The goal of this project is to distill the main topics of each State of the Union speech delivered by a president between 1790 and 2022.
As an initial pass, I preprocessed the data using SpaCy, CountVectorized the data with sklearn, did some dimensionality reduction with TruncatedSVD, and pulled out the top 10 topics:
Topic 0: government, year, congress, united, states, country, state, great, law, people
Topic 1: program, year, world, new, work, need, help, america, nation, federal
Topic 2: program, dollar, year, fiscal, united, war, expenditure, policy, administration, states
Topic 3: man, law, court, service, business, department, dollar, legislation, national, need
Topic 4: war, dollar, man, expenditure, power, people, great, peace, public, state
Topic 5: nation, administration, state, policy, man, energy, effort, continue, program, power
Topic 6: mexico, united, war, states, american, texas, mexican, man, peace, army
Topic 7: mexico, country, nof, nthe, texas, mexican, nto, nand, army, public
Topic 8: state, constitution, dollar, american, government, program, department, business, canal, united
Topic 9: world, government, nof, nthe, american, free, shall, nand, nto, great
The results were vague, with a lot of repetition.
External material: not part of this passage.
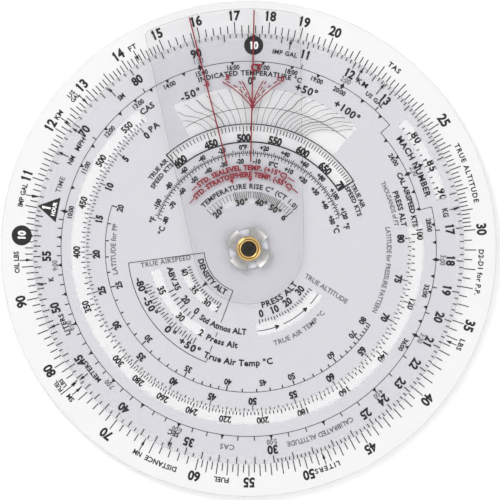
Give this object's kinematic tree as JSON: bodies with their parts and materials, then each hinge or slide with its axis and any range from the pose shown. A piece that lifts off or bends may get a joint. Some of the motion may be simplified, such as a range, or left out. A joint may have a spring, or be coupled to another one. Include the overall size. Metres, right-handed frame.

In practical terms, this is largely meaningless. I need to re-think my approach.
-
Text Preprocessing: I should try adding in more custom stop words, and maybe cleaning up the dataset using regex for errors like 'nto' and 'nof'.
-
Vectorization: I should try something other than a CountVectorizer for this dataset as there is a lot of noise from those results. Tfid seems like a good option.
-
Dimensionality Reduction: I should try additional techniques for dimensionality reduction beyond TruncatedSVD.
-
Results: Instead of 10 topics overall I should be producing 3-5 topics on a per-docoument basis so they are more discrete.
A lot of work to be done here. But it may also be that presidents are prone to generalities in their State of the Union addresses, making it hard to find signal in a lot of noise.